Alejandro Alvarez
Camino por la calle Madero de la Ciudad de México a cien metros de la torre Latinoamericana rumbo al zócalo capitalino, repentinamente de una iglesia sale don Miguel Hidalgo con su traje negro, saco de levita, cuello almidonado clásico de cura, calvicie pulcra y brillosa llevando en ristre el estandarte guadalupano. Abre los brazos y mira al cielo al tiempo que unos turistas se le acercan para tomarse una foto con él. Se acomoda tomando la pose clásica de libro de texto, el pie derecho hacia el frente ligeramente flexionando la rodilla, lanzando el estandarte como escudo protector hacia enfrente, el brazo izquierdo como de un bailarín de ballet con delicadeza echado hacia atrás y abajo haciendo una paralela con el pié del mismo lado. Ahí está el libertador ganándose unas monedas. Como es miércoles de ceniza del nacimiento de su calvicie en la frente escurre una mancha negra del polvo en que nos convertiremos.

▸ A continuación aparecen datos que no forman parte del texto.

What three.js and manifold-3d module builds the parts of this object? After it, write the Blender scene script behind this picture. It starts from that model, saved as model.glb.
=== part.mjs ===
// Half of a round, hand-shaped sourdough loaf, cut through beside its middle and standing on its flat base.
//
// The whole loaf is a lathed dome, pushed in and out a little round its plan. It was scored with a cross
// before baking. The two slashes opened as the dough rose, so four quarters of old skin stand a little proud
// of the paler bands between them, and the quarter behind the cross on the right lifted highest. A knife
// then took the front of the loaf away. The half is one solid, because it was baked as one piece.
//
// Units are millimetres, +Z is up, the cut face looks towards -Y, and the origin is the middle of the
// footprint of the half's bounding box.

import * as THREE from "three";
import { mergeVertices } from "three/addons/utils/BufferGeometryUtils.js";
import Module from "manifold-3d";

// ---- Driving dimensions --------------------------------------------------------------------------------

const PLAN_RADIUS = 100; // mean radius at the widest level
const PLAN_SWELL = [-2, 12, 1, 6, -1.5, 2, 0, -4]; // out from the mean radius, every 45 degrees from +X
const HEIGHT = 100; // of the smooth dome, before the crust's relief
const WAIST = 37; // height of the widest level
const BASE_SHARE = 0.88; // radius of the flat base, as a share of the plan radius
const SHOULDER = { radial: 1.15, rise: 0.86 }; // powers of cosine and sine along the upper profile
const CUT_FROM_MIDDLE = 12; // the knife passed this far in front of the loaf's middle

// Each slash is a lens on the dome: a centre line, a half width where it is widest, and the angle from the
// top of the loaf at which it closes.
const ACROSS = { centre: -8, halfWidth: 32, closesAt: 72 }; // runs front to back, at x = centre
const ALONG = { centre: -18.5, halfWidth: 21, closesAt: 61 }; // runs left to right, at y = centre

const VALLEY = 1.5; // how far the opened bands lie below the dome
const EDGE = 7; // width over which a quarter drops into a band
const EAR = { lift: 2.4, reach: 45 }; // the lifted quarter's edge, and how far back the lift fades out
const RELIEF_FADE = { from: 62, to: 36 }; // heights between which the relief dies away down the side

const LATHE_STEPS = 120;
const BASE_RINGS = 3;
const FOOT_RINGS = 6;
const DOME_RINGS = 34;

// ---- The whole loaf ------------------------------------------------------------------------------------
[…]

Veinte metros adelante se distingue a la distancia un pequeño cuerpo sentado, recargado en un poste. Acercándose, la imagen va tomando forma. Es una mujer con el rostro completo cicatrizado por una antigua quemada, sus brazos son en realidad prótesis de cuyos extremos se proyectan dos tenazas. Con una de ellas manipula un estambre y con la otra agarra un bastidor. Teje bufandas coloridas, alegres. Tampoco tiene piernas. No pide limosna, vende su mercancía y la rodean clientes. Unos le platican algo, otros toman el tejido y lo acarician. Su cara deformada no tiene expresión, parece una máscara. Como la que a menudo llevamos en la vida.

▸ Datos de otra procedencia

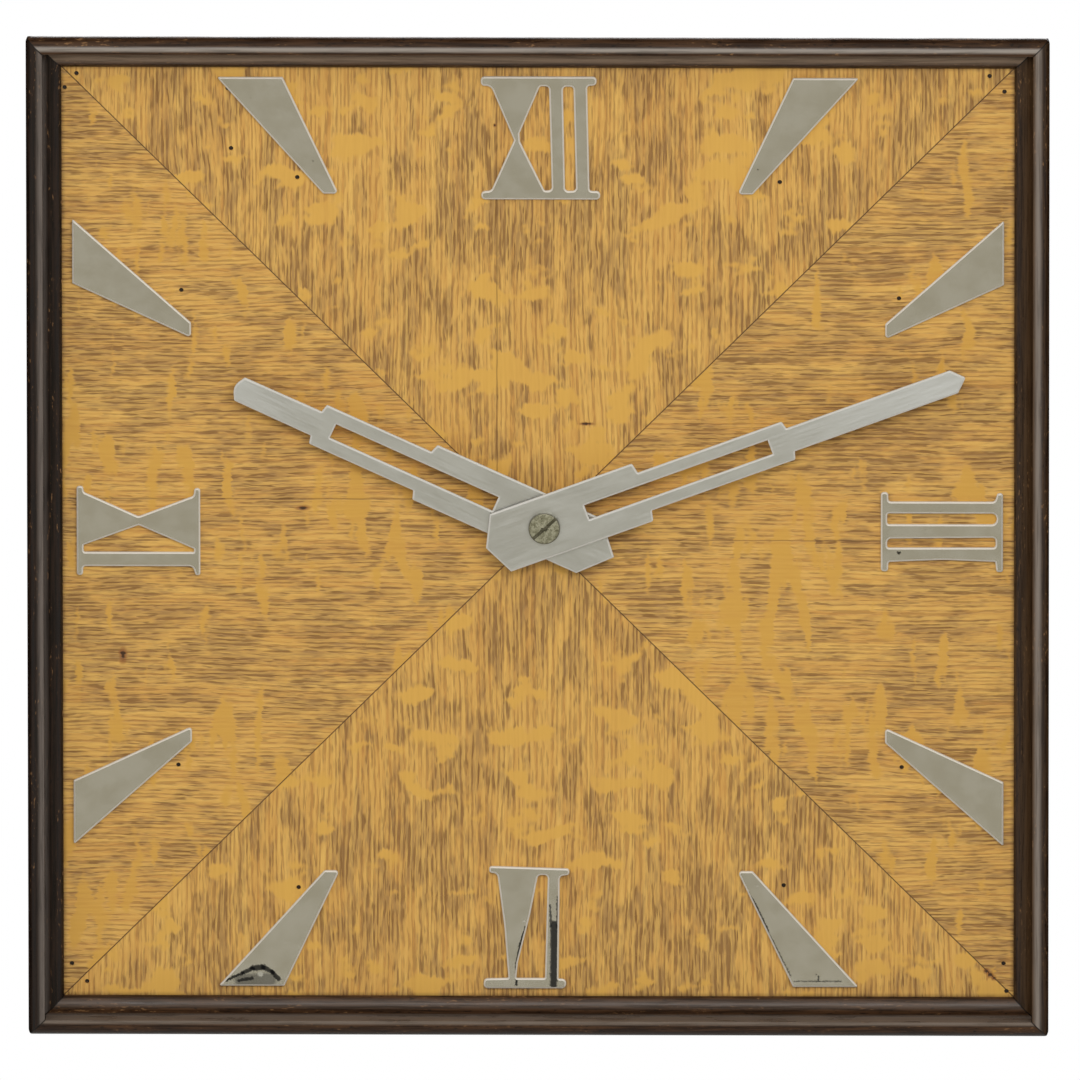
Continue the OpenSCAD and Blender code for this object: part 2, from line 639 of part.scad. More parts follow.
module front_plate() color(brass_yellow) facing() at_spindle() {
  difference() {
    slab(front_plate_back, case_depth) plate_outline();
    rod([0, 0], bush_r, 0, case_depth + 1);
    for (p = [for (i = [1:5]) arbor_places[i]]) rod(p, pivot_r + pivot_gap, 0, case_depth + 1);
    for (p = pillar_places) rod(p, 1.5, 0, case_depth + 1);
  }
  rod(minute_at, stud_r, minute_depth - 1, front_plate_back + hair);
  rod(minute_at, 1.8, hour_depth + hour_thick + 0.9, front_plate_back + hair);
  rod(minute_at, 1.8, minute_depth - 1.2, minute_depth - 0.3);
}

module rear_plate() color(brass_yellow) facing() at_spindle() difference() {
  slab(rear_plate_back, rear_plate_front) plate_outline();
  for (p = [[0, 0], third_at, fourth_at, fifth_at]) rod(p, pivot_r + pivot_gap, 0, case_depth);
  rod(rotor_at, arbor_r + pivot_gap, 0, case_depth);
  rod(set_at, centre_arbor_r + pivot_gap, 0, case_depth);
  for (p = pillar_places) rod(p, 2, 0, case_depth);
  for (p = post_places) rod(p, 1.3, 0, case_depth);
}

// Pillars between the plates, with long rear studs that also carry the dust cover.
cover_wall = 0.8;
cover_inside = cover_back + cover_wall;
module plate_pillars() color(steel_grey) facing() at_spindle() for (p = pillar_places) difference() {
  union() {
    rod(p, 3, rear_plate_front, front_plate_back);
    rod(p, 1.5, front_plate_back - 1, case_depth);
    rod(p, 2, cover_inside, rear_plate_front + 1);
  }
  rod(p, screw_r, cover_inside - 1, cover_back + screw_long + 1);
}
module plate_nuts() color(brass_yellow) facing() at_spindle() for (p = pillar_places) difference() {
  translate(p) slab(rear_plate_back - 2.4, rear_plate_back) hexagon(4);
  rod(p, 2, 0, case_depth);
}

module centre_bush() color(brass_yellow) facing() at_spindle() difference() {
  union() {
    rod([0, 0], bush_r, front_plate_back - 1.4, bush_front);
    rod([0, 0], 7.5, front_plate_back - 1.4, front_plate_back);
  }
  rod([0, 0], bush_bore_r, 0, bush_front + 1);
}
module bush_nut() color(brass_yellow) facing() at_spindle() difference() {
  union() {
    rod([0, 0], 9, dial_face, dial_face + 0.8);
    slab(dial_face + 0.8, dial_face + 3.4) hexagon(8);
  }
  rod([0, 0], bush_r, 0, bush_front + 1);
}

// Going train: each wheel's tooth points to the pinion that drives it.
module centre_wheel() color(brass_yellow) facing() at_spindle() {
  slab(centre_depth, centre_depth + wheel_thick)
    crossed_wheel(big_teeth, train_module, centre_to_third, centre_arbor_r - hair);
  rod([0, 0], 3, centre_depth - 0.8, centre_depth);
  rod([0, 0], centre_arbor_r, rear_plate_front + 0.1, minute_hand_back - 9);
  rod([0, 0], pivot_r, rear_plate_back + 0.1, rear_plate_front + 1);
}
// Three-armed spring washer that lets the cannon pinion slip on the arbor when the hands are set.
module clutch_spring() color(steel_grey) facing() at_spindle() difference() {
  union() {
    rod([0, 0], 3, minute_depth - 0.6, minute_depth - 0.2);
    for (a = [90, 210, 330])
      rotate(a) translate([2.4, -1, minute_depth - 0.6]) rotate([0, 13, 0]) cube([4.4, 2, 0.4]);
  }
  rod([0, 0], centre_arbor_r, 0, case_depth);
}
module third_wheel() color(brass_yellow) facing() at_spindle()
  train_wheel(third_at, third_depth, centre_to_third + 180, third_to_fourth);
module fourth_wheel() color(brass_yellow) facing() at_spindle()
  train_wheel(fourth_at, fourth_depth, third_to_fourth + 180, fourth_to_fifth);
module fifth_wheel() color(brass_yellow) facing() at_spindle()
  train_wheel(fifth_at, fifth_depth, fourth_to_fifth + 180, fifth_to_rotor);

// Rotor: a disc with thirty poles on a spindle that ends in the starting knob.
module pole_slots(r) for (i = [0:pole_count - 1])
  rotate((i + 0.5) * 360 / pole_count) translate([r, -0.6]) square([1.9, 1.2]);
module rotor() color(steel_grey) facing() at_spindle() translate(rotor_at) difference() {
  union() {
    slab(stator_depth + 0.5, stator_depth + stator_thick - 0.5) difference() {
      circle(r = rotor_r);
      circle(r = rotor_r - 4);
      pole_slots(rotor_r - 1.4);
    }
    rod([0, 0], rotor_r - 3.9, stator_depth + 2, stator_depth + 3.2);
    rod([0, 0], 3, stator_depth + 0.5, stator_depth + stator_thick - 0.5);
  }
  rod([0, 0], arbor_r, 0, case_depth);
}
knob_back = 9;
knob_thick = 6;
module rotor_spindle() color(steel_grey) facing() at_spindle() translate(rotor_at) {
  rod([0, 0], arbor_r, knob_back + 1, front_plate_back - 0.1);
  slab(fifth_depth - pinion_over, fifth_depth + wheel_thick + pinion_over)
    leaf_pinion(pinion_teeth, train_module, fifth_to_rotor + 180);
  rod([0, 0], pivot_r, front_plate_back - 1, case_depth - 0.2);
}

// Stator: half rings round the rotor, joined by two arms and the core that the coil sits on.
post_places = [for (s = [-1, 1]) rotor_at + [post_x, s * (arm_out - core_wide / 2)]];
module stator() color(steel_grey) facing() at_spindle() translate(rotor_at)
  slab(stator_depth, stator_depth + stator_thick) difference() {
    union() {
      circle(r = stator_ring_r);
      for (s = [-1, 1])
        translate([0, s * (arm_out - core_wide / 2) - core_wide / 2])
          square([core_x - rotor_at[0] + core_wide / 2, core_wide]);
      translate([core_x - rotor_at[0] - core_wide / 2, -arm_out]) square([core_wide, 2 * arm_out]);
    }
    circle(r = stator_bore_r);
    pole_slots(stator_bore_r - 0.7);
    translate([-stator_ring_r - 1, -1]) square([2 * stator_ring_r + 2, 2]);
    for (p = post_places) translate(p - rotor_at) circle(r = 1.3);
  }
// Posts that hold the stator off the rear plate: a spacer, a screw through it and a head.
module stator_posts() color(brass_yellow) facing() at_spindle() for (p = post_places) {
  rod(p, 2.6, stator_depth + stator_thick, rear_plate_back);
  rod(p, 1.3, stator_depth - 1, rear_plate_front);
  difference() {
    rod(p, 2.6, stator_depth - 1.4, stator_depth);
    translate([p[0], p[1], stator_depth - 1.4]) rotate(30) cube([8, 0.7, 1.2], center = true);
  }
}

coil_at = [core_x, rotor_at[1]];
core_mid = stator_depth + stator_thick / 2;
module coil_block(wide, high, deep)
  translate([coil_at[0], coil_at[1], core_mid]) cube([wide, high, deep], center = true);
module coil_bobbin() color([0.3, 0.16, 0.1]) facing() at_spindle() difference() {
  union() {
    coil_block(core_wide + 2.2, 2 * coil_half, stator_thick + 2.2);
    for (s = [-1, 1]) translate([0, s * (coil_half - 0.6), 0]) coil_block(15.4, 1.2, 12);
  }
  coil_block(core_wide + 0.2, 2 * coil_half + 1, stator_thick + 0.2);
}
module coil_winding() color([0.55, 0.3, 0.15]) facing() at_spindle() difference() {
  coil_block(14.4, 2 * coil_half - 2.4, 11.2);
  coil_block(core_wide + 2.2, 2 * coil_half, stator_thick + 2.2);
}

// Dust cover over the motor, screwed to the pillars' studs.
module movement_cover() color([0.62, 0.6, 0.55]) facing() at_spindle() difference() {
  slab(cover_back, rear_plate_back) plate_outline();
  slab(cover_back + cover_wall, rear_plate_back + 1) intersection() {
    translate([cover_wall, cover_wall]) plate_outline();
    translate([-cover_wall, -cover_wall]) plate_outline();
    translate([cover_wall, -cover_wall]) plate_outline();
    translate([-cover_wall, cover_wall]) plate_outline();
  }
  rod(rotor_at, arbor_r + 1, 0, case_depth);
  rod(set_at, centre_arbor_r + 1, 0, case_depth);
  for (p = pillar_places) rod(p, screw_r, 0, case_depth);
  rod_up([lead_x - spindle_x, lead_depth], 3, plate_low - 1, plate_low + 2);
}

module knob(at, d) translate(at) {
  flutes = 24;
  steps = 4;
  slab(knob_back, knob_back + knob_thick) polygon([for (i = [0:flutes * steps - 1])
    polar(d / 2 - 0.25 + 0.25 * cos(i * 360 / steps), i * 360 / flutes / steps)]);
}
module set_knob() color(brass_yellow) facing() at_spindle() difference() {
  knob(set_at, set_knob_d);
  rod(set_at, centre_arbor_r, knob_back + 1, case_depth);
}
module set_arbor() color(steel_grey) facing() at_spindle() translate(set_at) {
  rod([0, 0], centre_arbor_r, knob_back + 1, front_plate_back - 0.1);
  slab(minute_depth, minute_depth + minute_thick) leaf_pinion(cannon_teeth, minute_module, set_angle + 180);
  rod([0, 0], pivot_r, front_plate_back - 1, case_depth - 0.2);
}
module start_knob() color([0.1, 0.1, 0.1]) facing() at_spindle() difference() {
  knob(rotor_at, start_knob_d);
  rod(rotor_at, arbor_r, knob_back + 1, case_depth);
}

frame_top_rail();
frame_bottom_rail();
frame_left_rail();
frame_right_rail();
dial_board();
dial_veneer_top();
dial_veneer_right();
dial_veneer_bottom();
dial_veneer_left();
case_top();
case_bottom();
case_left();
case_right();
back_boards();
wood_screws();
hanger_plate();
cable_grommet();
terminal_block();
machine_screws();
motor_leads();
numeral_twelve();
numeral_three();
numeral_six();
numeral_nine();
marker_one();
marker_two();
marker_four();
marker_five();
marker_seven();
marker_eight();
marker_ten();
marker_eleven();
dial_pins();
hour_hand();
hour_wheel();
minute_hand();
cannon_pinion();
hand_nut();
minute_wheel();
front_plate();
rear_plate();
plate_pillars();
plate_nuts();
centre_bush();
bush_nut();
centre_wheel();
clutch_spring();
third_wheel();
fourth_wheel();
fifth_wheel();
rotor();
rotor_spindle();
stator();
stator_posts();
coil_bobbin();
coil_winding();
movement_cover();
set_knob();
set_arbor();
start_knob();
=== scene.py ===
import bpy
import numpy as np
from mathutils import Matrix, Vector
from mathutils.geometry import tessellate_polygon


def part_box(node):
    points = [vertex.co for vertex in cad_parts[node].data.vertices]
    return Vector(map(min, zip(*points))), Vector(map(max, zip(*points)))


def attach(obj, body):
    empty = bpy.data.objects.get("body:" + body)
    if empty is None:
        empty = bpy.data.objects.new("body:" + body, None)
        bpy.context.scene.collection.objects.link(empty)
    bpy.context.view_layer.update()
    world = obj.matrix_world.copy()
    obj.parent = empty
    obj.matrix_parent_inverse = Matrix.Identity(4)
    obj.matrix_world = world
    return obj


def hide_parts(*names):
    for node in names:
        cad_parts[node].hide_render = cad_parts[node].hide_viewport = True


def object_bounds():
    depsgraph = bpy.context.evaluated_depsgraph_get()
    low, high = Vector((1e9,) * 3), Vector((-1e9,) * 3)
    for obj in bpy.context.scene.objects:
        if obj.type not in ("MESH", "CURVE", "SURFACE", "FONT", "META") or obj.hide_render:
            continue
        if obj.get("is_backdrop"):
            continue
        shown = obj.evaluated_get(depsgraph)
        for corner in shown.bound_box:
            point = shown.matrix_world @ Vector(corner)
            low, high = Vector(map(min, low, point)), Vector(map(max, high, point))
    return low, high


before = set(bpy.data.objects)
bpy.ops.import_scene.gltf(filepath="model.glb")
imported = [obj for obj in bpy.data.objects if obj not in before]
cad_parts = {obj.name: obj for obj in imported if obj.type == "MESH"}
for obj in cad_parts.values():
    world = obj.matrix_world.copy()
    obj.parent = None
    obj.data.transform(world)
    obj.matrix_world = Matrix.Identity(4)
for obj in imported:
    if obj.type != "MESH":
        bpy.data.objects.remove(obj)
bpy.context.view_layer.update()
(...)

Una mujer pequeña, que no levanta más de un metro treinta centímetros de altura se detiene, observa y descansa de su trajín. Lleva una mochila deportiva luida en la espalda, retacada de algo que la hace parecer a un globo. De sus brazos penden bolsas de plástico también panzonas que casi arrastra. Está encorvada por el tiempo, debe tener unos setenta años. Peina un pelo lacio encanecido con trenzas, porta un vestido de holán amplio y delantal. Ve a la tejedora y piensa en lo afortunada que es ella de tener el cuerpo completo y que pueda aún llevar esa carga a un destino. Acomoda nuevamente las bolsas de sus manos, da un pequeño saltito y hace brincar la mochila que así toma una nueva posición. Arranca y se va a buen paso.

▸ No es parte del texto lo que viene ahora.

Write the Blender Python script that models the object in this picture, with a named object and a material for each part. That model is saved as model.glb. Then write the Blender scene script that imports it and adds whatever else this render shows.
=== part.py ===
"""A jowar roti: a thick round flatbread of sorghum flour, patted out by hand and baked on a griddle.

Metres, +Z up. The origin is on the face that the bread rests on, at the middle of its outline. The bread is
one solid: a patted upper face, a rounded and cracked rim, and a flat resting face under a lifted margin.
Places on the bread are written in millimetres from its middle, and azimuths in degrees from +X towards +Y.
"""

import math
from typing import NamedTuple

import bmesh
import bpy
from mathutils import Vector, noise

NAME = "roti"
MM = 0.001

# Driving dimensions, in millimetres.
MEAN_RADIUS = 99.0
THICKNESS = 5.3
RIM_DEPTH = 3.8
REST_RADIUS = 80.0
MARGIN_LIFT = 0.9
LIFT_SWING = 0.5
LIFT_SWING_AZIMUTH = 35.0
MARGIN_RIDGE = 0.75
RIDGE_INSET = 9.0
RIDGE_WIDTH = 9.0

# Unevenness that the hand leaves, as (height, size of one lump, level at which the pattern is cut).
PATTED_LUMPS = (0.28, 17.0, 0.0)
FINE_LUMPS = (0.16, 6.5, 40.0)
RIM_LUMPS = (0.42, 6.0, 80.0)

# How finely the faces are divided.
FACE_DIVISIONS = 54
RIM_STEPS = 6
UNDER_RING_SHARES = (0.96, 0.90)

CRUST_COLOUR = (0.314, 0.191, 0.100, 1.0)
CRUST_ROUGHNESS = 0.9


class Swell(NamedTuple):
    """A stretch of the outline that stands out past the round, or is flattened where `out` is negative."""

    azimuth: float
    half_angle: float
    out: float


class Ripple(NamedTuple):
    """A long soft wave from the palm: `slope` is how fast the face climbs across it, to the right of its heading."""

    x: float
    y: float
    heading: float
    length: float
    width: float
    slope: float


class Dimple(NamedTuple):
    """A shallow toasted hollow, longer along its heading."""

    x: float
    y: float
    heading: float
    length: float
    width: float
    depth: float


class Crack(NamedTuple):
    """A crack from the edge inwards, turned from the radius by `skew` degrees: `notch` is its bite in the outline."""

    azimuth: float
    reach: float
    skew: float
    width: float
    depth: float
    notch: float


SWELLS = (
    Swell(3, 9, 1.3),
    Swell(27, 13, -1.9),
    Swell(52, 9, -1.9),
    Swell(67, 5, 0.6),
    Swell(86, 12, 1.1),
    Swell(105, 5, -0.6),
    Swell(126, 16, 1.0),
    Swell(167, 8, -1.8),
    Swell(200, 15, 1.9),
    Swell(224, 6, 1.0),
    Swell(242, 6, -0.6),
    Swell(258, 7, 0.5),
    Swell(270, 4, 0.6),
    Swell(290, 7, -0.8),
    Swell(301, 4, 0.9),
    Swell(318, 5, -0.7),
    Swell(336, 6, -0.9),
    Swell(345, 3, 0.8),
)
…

No sé si será el calor del medio día o las imágenes, me siento aturdido. Ahí a otros cuantos metros otro escena llama la atención. Aparentemente es una persona joven. Viste con indumentaria de soldado pero todo está cubierto de aerosol plateado lo que le da la apariencia de ser una estatua metálica. Permanece inmóvil varios minutos hasta que algún transeúnte le arroja una moneda y se mueve lentamente como si fuera un robot para tomar otra posición permanecer congelado otros tantos minutos. A su lado un anciano con abrigo largo felpudo oscuro con dibujos de piel de tigre, canta lo que parece ser un rock de los sesentas. Viste un pantalón negro entallado de vinil que imita el cuero y calza aquellos viejos zapatos de plataforma alta. Tiene el pelo largo, sucio, en mechones grasientos. A sus pies yace bocarriba un sombrero de fieltro de ala ancha, también negro.
Personajes de la gran metrópoli que hacen por la vida.